One major source of impetus towards a Net Positive future is the Sustainable Development Goals: the set of 17 ambitions that were adopted by world leaders in 2015, offering all sectors for the first time a common framework for transformation. These aren’t just a useful communications tool for framing existing corporate action, Kellard observed: they actually call for a step-change in the role of business in developing a resilient economy. He referred to the flagship report of the Overseas Development Institute which says that five goals call for a complete reversal in current trajectories – if we are to reduce inequality and the growth of slums, combat climate change, reduce waste, and protect marine environments. 

A traditional approach works from ‘Inside Out’: business leaders consider first what is of importance to the business and to its stakeholders. It is a reductionist stance, looking at the organization’s goals in isolation. This approach usually results in incremental steps that maintain the status quo.

Kellard calls for an ‘Outside In’ approach: first businesses need to look outside, at what the world needs – drawing on frameworks such as the SDGs, or the 5 Capitals, or The Natural Step. Then they work back to discover what its role is in delivering this future – by mapping the key systems they rely upon, and the relationships and dynamics within them. This puts into sharp relief both the gaps and risks as well as the unmet needs and opportunities to deliver that future.
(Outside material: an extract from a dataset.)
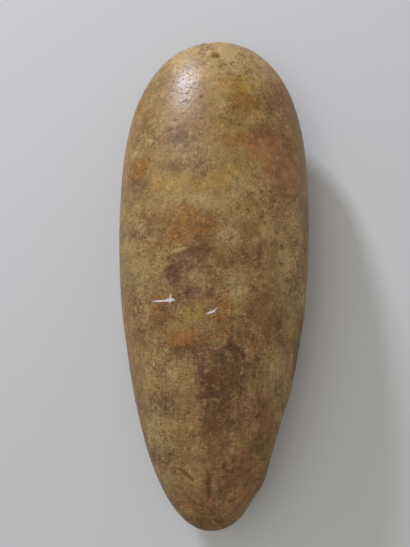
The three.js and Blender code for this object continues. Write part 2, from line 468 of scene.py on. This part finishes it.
# the grain of the stone itself, lighter and darker by a quarter or so, down to a quarter of a millimetre
inputs = {"Vector": spot, "Scale": 1 / 8, "Detail": 5, "Roughness": 0.95}
mineral = add("ShaderNodeTexNoise", inputs, normalize=False).outputs[0]
shade = add("ShaderNodeMapRange", {"Value": mineral, 1: -1.6, 2: 1.6, 3: 0.72, 4: 1.28}).outputs[0]
colour = add("ShaderNodeVectorMath", {0: colour, 3: shade}, operation="SCALE").outputs[0]

# fine fibres along the axe from the middle to the butt, a millimetre across
inputs = {"Vector": spot, "Scale": (1, 9, 1)}
vector = add("ShaderNodeMapping", inputs, vector_type="TEXTURE").outputs[0]
inputs = {"Vector": vector, "Scale": 1 / 1.2, "Detail": 2}
fibre = add("ShaderNodeTexNoise", inputs, normalize=False).outputs[0]
inputs = {"Value": along, 1: 25, 2: -25, 3: 0.03, 4: 0.22}
fibrous = add("ShaderNodeMapRange", inputs, interpolation_type="SMOOTHSTEP").outputs[0]
shade = add("ShaderNodeMath", {0: fibre, 1: fibrous, 2: 1.0}, operation="MULTIPLY_ADD").outputs[0]
colour = add("ShaderNodeVectorMath", {0: colour, 3: shade}, operation="SCALE").outputs[0]

# soil and painted shade in every hollow: the hollows are darkened with umber
hollow = add("ShaderNodeAttribute", attribute_name="soil_and_shade").outputs["Fac"]
cover = add("ShaderNodeMath", {0: hollow, 1: 0.55}, operation="MULTIPLY").outputs[0]
colour = add("ShaderNodeMix", {0: cover, 6: colour, 7: EARTHS["umber"]}, data_type="RGBA").outputs[2]

# two fresh scuffs show the chalky stone under the skin: x, y, length, width, turn, earth and strength
SCUFFS = [
    (-18.6, -5.2, 5.6, 0.6, 5, "chalk", 0.8),
    (-15.1, -4.8, 3.4, 1.2, 8, "chalk", 0.8),
    (-15.0, -4.4, 3.6, 0.8, 84, "chalk", 0.6),
    (-0.9, -8.7, 3.8, 0.8, 20, "chalk", 0.75),
    (0.4, -7.9, 2.6, 0.5, 35, "chalk", 0.5),
]
for placed in SCUFFS:
    colour = stain_and_painted_light(colour, *placed, ragged=0.1, soft=0.35)
tree.links.new(colour, shader.inputs["Base Color"])

# The polish is best at the cutting edge. Behind the middle the skin is dull.
inputs = {"Value": along, 1: 75, 2: -30, 3: 0.34, 4: 0.5}
dull = add("ShaderNodeMapRange", inputs, interpolation_type="SMOOTHSTEP").outputs[0]
dull = add("ShaderNodeMath", {0: mineral, 1: 0.04, 2: dull}, operation="MULTIPLY_ADD").outputs[0]
dull = add("ShaderNodeMath", {0: speck, 1: 0.3, 2: dull}, operation="MULTIPLY_ADD").outputs[0]
tree.links.new(dull, shader.inputs["Roughness"])
shader.inputs["Specular IOR Level"].default_value = 0.4

# Grain and pits too fine for the mesh, as heights in millimetres: the polish has worn the grain down to
# little at the cutting edge.
inputs = {"Vector": spot, "Scale": 1 / 0.9, "Detail": 3, "Roughness": 0.7}
grit = add("ShaderNodeTexNoise", inputs, normalize=False).outputs[0]
inputs = {"Value": along, 1: 70, 2: -30, 3: 0.012, 4: 0.09}
coarse = add("ShaderNodeMapRange", inputs, interpolation_type="SMOOTHSTEP").outputs[0]
height = add("ShaderNodeMath", {0: grit, 1: coarse}, operation="MULTIPLY").outputs[0]
pitted = add("ShaderNodeMath", {0: speck, 1: coarse}, operation="MULTIPLY").outputs[0]
height = add("ShaderNodeMath", {0: pitted, 1: -1.5, 2: height}, operation="MULTIPLY_ADD").outputs[0]
bump = add("ShaderNodeBump", {"Height": height, "Distance": MM, "Strength": 1.0})
tree.links.new(bump.outputs[0], shader.inputs["Normal"])
axe.data.materials.append(stone)

# ---- The table ----
# A plain matt pale table top. It isn't part of the object.

TABLE_RADIUS = 4  # wide enough that its rim is never seen from above

bpy.ops.object.select_all(action="DESELECT")
bpy.ops.mesh.primitive_circle_add(vertices=96, radius=TABLE_RADIUS, fill_type="NGON")
table = bpy.context.object
table.name = "table_top"
matt = bpy.data.materials.new("matt_pale_laminate")
matt.use_nodes = True
matt_shader = matt.node_tree.nodes["Principled BSDF"]
matt_shader.inputs["Base Color"].default_value = linear("#cfcfd0")
matt_shader.inputs["Roughness"].default_value = 0.8
table.data.materials.append(matt)

# ---- The light ----
# One soft daylight lamp from the left of the cutting edge, low enough to rake the surface, a wide and
# slightly warm fill high on the left, and the faint even light of the room.

DAYLIGHT_DISTANCE = 1.0
DAYLIGHT_CLIMB = math.radians(22)
DAYLIGHT_TURN = math.atan2(0.87, -0.5)
DAYLIGHT_SIZE = 2 * DAYLIGHT_DISTANCE * math.tan(math.radians(3.5))  # seven degrees across
COOL_WHITE = (0.8, 0.85, 1.0)
WARM_WHITE = (1.0, 0.98, 0.93)


def lamp(name, turn, climb, distance, size, power, colour):
    """A round lamp that looks at the foot of the axe head's middle, from `turn` around +Z and `climb` up."""
    data = bpy.data.lights.new(name, "AREA")
    data.shape = "DISK"
    data.size = size
    data.energy = power
    data.color = colour
    lamp_object = bpy.data.objects.new(name, data)
    bpy.context.scene.collection.objects.link(lamp_object)
    flat = math.cos(climb) * distance
    lamp_object.location = (flat * math.cos(turn), flat * math.sin(turn), math.sin(climb) * distance)
    lamp_object.rotation_euler = (-lamp_object.location).to_track_quat("-Z", "Y").to_euler()
    lamp_object.visible_camera = False


lamp("daylight", DAYLIGHT_TURN, DAYLIGHT_CLIMB, DAYLIGHT_DISTANCE, DAYLIGHT_SIZE, 8.2, COOL_WHITE)
lamp("fill", math.radians(150), math.radians(70), 1.6, 1.5, 8.4, WARM_WHITE)

world = bpy.data.worlds.new("room")
bpy.context.scene.world = world
world.use_nodes = True
background = world.node_tree.nodes["Background"]
background.inputs["Color"].default_value = (*WARM_WHITE, 1)
background.inputs["Strength"].default_value = 0.3

# ---- The camera ----
# It looks straight down, turned a degree, so that the axe head leans a little to the right.

LENS = 60
SENSOR = 36
VIEW_HEIGHT = 0.2008  # what the picture takes in from top to bottom, at the axe head's middle height
AIM = Vector((-3.1 * MM, 4.6 * MM, middle_height))
ROLL = math.radians(0.95)

camera_data = bpy.data.cameras.new("camera")
camera_data.lens = LENS
camera_data.sensor_width = SENSOR
camera = bpy.data.objects.new("camera", camera_data)
bpy.context.scene.collection.objects.link(camera)
camera.location = AIM + Vector((0, 0, VIEW_HEIGHT * LENS / SENSOR))
camera.rotation_euler = (0, 0, ROLL)
bpy.context.scene.camera = camera
bpy.context.scene.view_settings.view_transform = "Standard"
Finally, the organisation can identify its focus areas and role in creating the transformative impact required. Where can they innovate products and services? Who do they need to collaborate with? What supporting infrastructure can they help to build to enable full market transformation? What new technologies will help to transform the system as a whole? These questions will lead them to a new purpose, new targets, new ways of operating, new business models.  

How many companies are ready to embrace such an agenda? Fifteen major global players have joined the Net Positive Project as founding members: among them Kingfisher, Levi Strauss & Co, and Capgemini. They are working towards a world where companies drive financial success and create ‘Net Positive’ impacts by putting back more into society, the environment, and the global economy than they take out – supported by a number of organisations, including Forum for the Future and Business for Social Responsibility.

For example, Kingfisher has taken a lead in setting out a Net Positive strategy, which includes the aspirations to create more forest than it uses towards the goal of global net reforestation, support consumers to generate more energy than they consume, enable net positive lifestyles and develop skills in the communities where it operates. To build such a strategy, Kingfisher looked ahead to the year 2050 – the sort of timeframe Kellard says is required for such a degree of transformation, and at such a scale.    

Mars is another example that Kellard highlights. While the company hasn’t yet set out a Net Positive strategy, it has looked at the Stockholm Resilience Centre’s nine planetary boundaries(land use, freshwater use, biogeochemical flows and so on), and asked what these boundaries mean for them. This resulted in a new strategy for sustainability, which includes targets such as zero net growth in land use across its value chain, and then looks beyond the language of ‘zero’ to positive aspirations such as soil health, community regeneration and climate smart agriculture – as part of its ‘Sustainable in a Generation’ plan.

Looking out – both to the long-term future and to the extent of the planet’s resources – helped Kingfisher and Mars find their focus areas, identify opportunities and set goals within them.

Questions have been raised as to what obstacles might be keeping businesses from embracing a Net Positive agenda. The scale of transformation required can be an inhibiting factor, said Kellard, as well as knowing where and how to begin – and, of course, in the face of the immediate pressure of providing shareholder returns.

Conversely, what supporting factors are helping businesses make a start? Stories of transformation are beginning to emerge and inspire leaders to look at their future differently, as well as transparency around current impacts and dependencies.

Here’s one thing that’s becoming clear. It’s a peculiar kind of ambition that’s required: not one that sets a firm target and moves unblinking towards it, but one that is sensitive to a continually shifting landscape, and humble in recognising its own fragility in this context, as well as its potential force.